Industri Hasil Tembakau

Industri rokok telah menyumbang kontribusi ekonomi terbilang besar. Tahun lalu saja, cukai hasil tembakau (CHT) mencapai Rp139,5 triliun.

Sementara itu, Ketua Umum APINDO, Shinta W. Kamdani melalui keterangan tertulis menyampaikan keprihatinannya atas dampak PP 28/2024 kepada sektor-sektor padat karya, khususnya pada industri manufaktur.

"Regulasi ini membebankan tanggung jawab penyakit tidak menular (PTM) sepenuhnya pada produsen pangan olahan dan industri hasil tembakau, padahal PTM disebabkan oleh banyak faktor lain, seperti gaya hidup, kurangnya aktivitas fisik, merokok, alkohol, paparan polutan, dan stres. Beban ini tidak bisa hanya ditimpakan kepada satu atau dua sektor," jelas Shinta.

Shinta menegaskan bahwa kebijakan yang tidak mempertimbangkan keseimbangan antara perlindungan kesehatan dan dampak ekonomi dapat mengganggu kestabilan sektor-sektor penting. Ia menyoroti bahwa dalam konteks pangan olahan, produk ini hanya menyumbang sekitar 30% dari konsumsi gula, garam, dan lemak (GGL) di Indonesia, sementara 70% berasal dari pangan non-olahan.

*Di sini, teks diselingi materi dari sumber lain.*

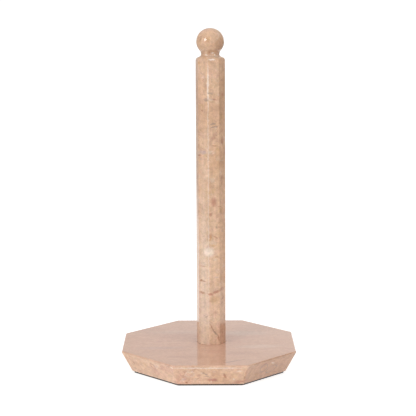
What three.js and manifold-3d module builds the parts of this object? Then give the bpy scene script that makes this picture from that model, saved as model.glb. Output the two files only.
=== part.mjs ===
// A free-standing paper towel holder in polished stone, in millimetres, +Z up.
// An octagonal slab, whose sides slope in towards its foot, carries an octagonal post, and a turned ball
// finial stands on the post. A bolt in a counterbore under the slab clamps the post through a threaded
// insert that is bonded into the post's foot. The finial is pinned and bonded. A thin rubber pad covers
// the underside. The origin is the centre of the pad's lower face, and the slab's flats face +X, -X, +Y, -Y.
// The stone is sawn by hand: the slab's sides are a little out of place, and so is the post.
import * as THREE from "three";
import { mergeVertices } from "three/addons/utils/BufferGeometryUtils.js";
import Module from "manifold-3d";

const wasm = await Module();
wasm.setup();

// ---- Driving dimensions -------------------------------------------------------------------------------
const GAP = 0.3; // between faces that rest on each other

const SLAB_FLATS = 161; // across the flats of the top face, before its edge is eased
const SLAB_FOOT_FLATS = 140.4; // the same at the underside
const SLAB_THICKNESS = 20;
const SLAB_TOP_EASING = 1;
const SLAB_FOOT_EASING = 1.8;
// How far outside its true place each side was sawn, from the side facing +X round towards +Y.
const SLAB_SIDE_ERRORS = [0, 0.7, 0.3, -1.3, 0, -0.4, 0.3, 1.3];

const PAD_FLATS = 137.4;
const PAD_THICKNESS = 1.5;
const PAD_HOLE_RADIUS = 15;

const POST_FLATS = 25.3;
const POST_TWIST = THREE.MathUtils.degToRad(12.7); // the post was tightened a little out of line
const POST_OFFSET = 2.3; // the bolt's hole was drilled this far from the slab's middle, towards +X
const POST_FOOT_EASING = 0.8;

const BALL_CENTRE_ABOVE_SLAB = 280.15;
const BALL_RADIUS = 12.75;
const BALL_RISE = 12; // the ball's crown is a little flattened
const NECK_RADIUS = 8.4;
const COVE_RADIUS = 4.5; // hollow of the neck, under the ball
const FLARE_RADIUS = 2.2; // below the neck, where the finial widens towards its seat
const FLARE_TURN = Math.PI / 4;
const SHOULDER_BELOW_BALL = 17.4; // from the ball's centre down to where the post's arrises start
const SHOULDER_RADIUS = 3.2;
const SHOULDER_SLOPE = THREE.MathUtils.degToRad(26); // of the turned cone above the rounding

const COUNTERBORE = { radius: 14, depth: 12 };
const BOLT = { radius: 3.9, length: 35, headFlats: 13, headHeight: 5.3, holeRadius: 5 };
const FIBRE_WASHER = { inner: 4.4, outer: 12, thickness: 1.5 };
const FLAT_WASHER = { inner: 4.2, outer: 12, thickness: 2 };
const SPRING_WASHER = { inner: 4.1, outer: 7.4, thickness: 2, slot: 1.2, slotTilt: 0.35 };

const INSERT = { radius: 6, bore: 4.2, boreDepth: 26, length: 30, grooves: 4, grooveDepth: 0.7 };
const INSERT_HOLE = { radius: 7, depth: 34 };
const PIN = { radius: 3, length: 23.6 };
const PIN_HOLE = { radius: 4, depth: 12 };
const BOND_CLEARANCE = 0.15; // between cured epoxy and what it holds

const OCTAGON = 8;
const TURNED_SEGMENTS = 48;
const HARDWARE_SEGMENTS = 32;

// The cove under the ball is an arc that touches the ball and is as narrow as the neck. Its centre is
// given relative to the ball's.
const COVE_R = NECK_RADIUS + COVE_RADIUS;
const COVE_Z = -Math.sqrt((BALL_RADIUS + COVE_RADIUS) ** 2 - COVE_R ** 2);
const SEAT_RADIUS = NECK_RADIUS + FLARE_RADIUS * (1 - Math.cos(FLARE_TURN));
const SEAT_BELOW_BALL = FLARE_RADIUS * Math.sin(FLARE_TURN) - COVE_Z;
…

"Pembatasan batas maksimal GGL pada produk pangan olahan perlu dikaji ulang efektivitasnya dalam mengatasi PTM karena tidak menyasar konsumsi GGL secara menyeluruh. Hal serupa berlaku untuk industri hasil tembakau. Regulasi yang terlalu ketat akan mendorong munculnya produk ilegal dan melemahkan industri formal," tambahnya.

Dalam hal industri hasil tembakau, Shinta juga menyampaikan bahwa kebijakan seperti kemasan polos dan pembatasan kadar tar serta nikotin tidak hanya menekan industri formal tetapi juga meningkatkan risiko peredaran produk ilegal.

"Kebijakan yang terlalu membatasi, seperti kemasan polos dan pembatasan iklan luar ruang, hanya akan membuka peluang bagi rokok ilegal yang merugikan negara dari segi penerimaan cukai. Sementara itu, industri formal yang mematuhi regulasi justru terancam," tegasnya.